Here are 4 facts about bergamot essential oil:
- Many essential oils can be added to scent hair conditioners or other haircare products, and bergamot is no exception. Although only studied in animals, bergamot does show potential to promote hair growth. One small study showed an increase in collagen production and hair growth when bergamot extract and boxthorn were applied to mice for 42 days—though it’s unclear whether it was the bergamot or boxthorn working, so more research needs to be done here!
- Adding Bergamot oil to regular black tea resulted in the creation of the popular Earl Grey tea.
- The main chemical constituents of Bergamot Essential oil are: Limonene, Linalyl Acetate, Linalool, Pinene, Bergaptene, Terpineol, Nerol, Neryl Acetate, β-Bisabolene, Geraniol, Geraniol Acetate, and Myrcene.

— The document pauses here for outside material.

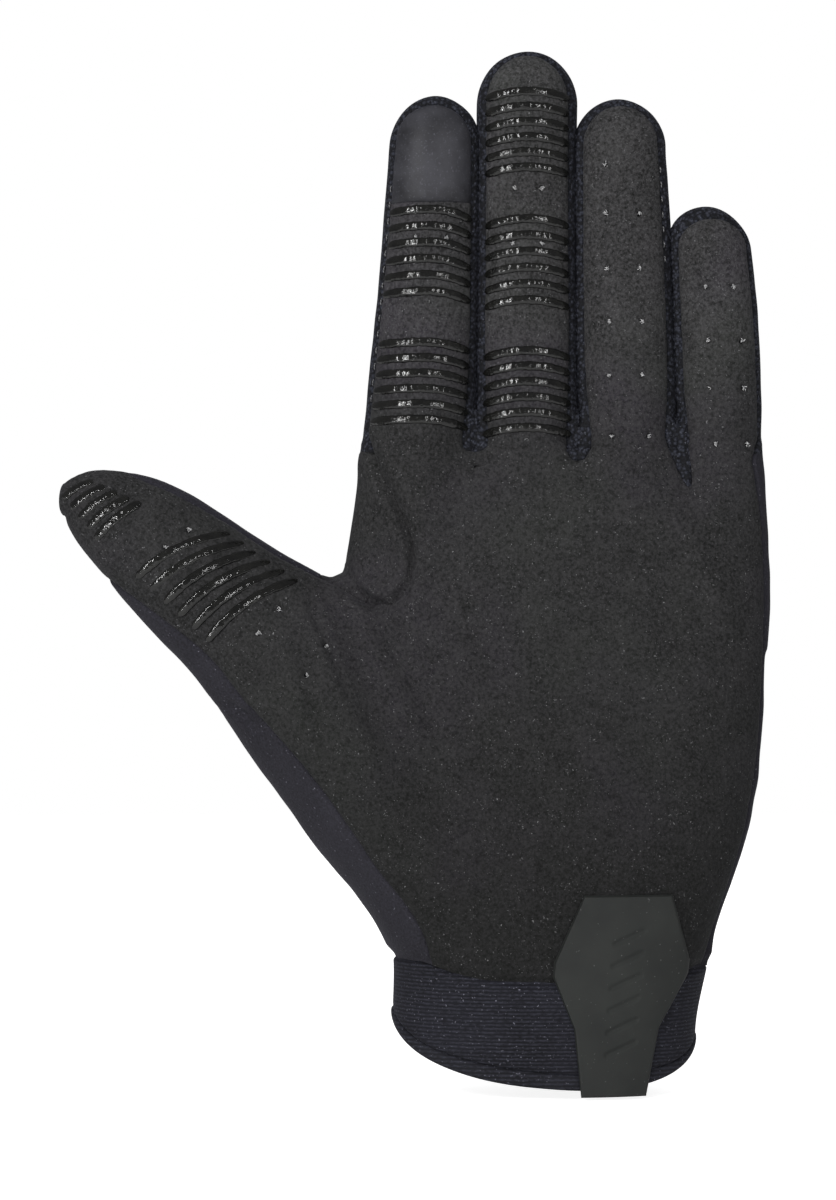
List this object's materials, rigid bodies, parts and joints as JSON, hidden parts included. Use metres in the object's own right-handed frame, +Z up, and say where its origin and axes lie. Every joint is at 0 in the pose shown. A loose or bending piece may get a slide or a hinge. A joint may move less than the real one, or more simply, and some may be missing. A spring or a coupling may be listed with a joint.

- In aromatherapy, Bergamot acts as a natural perfume and a non-toxic air freshener that creates a relaxing atmosphere and deodorizes unpleasant scents. When diffused, its carminative properties offer relief to the digestive system. It can be added to natural homemade scented cosmetics, candles, and soaps.
It is important to mention that no food is meant to be a cure-all for any condition, though there are certainly health and skin benefits contained within them. The one thing you should always do before using a new skincare product is to do a patch test to look for allergies and sensitivities.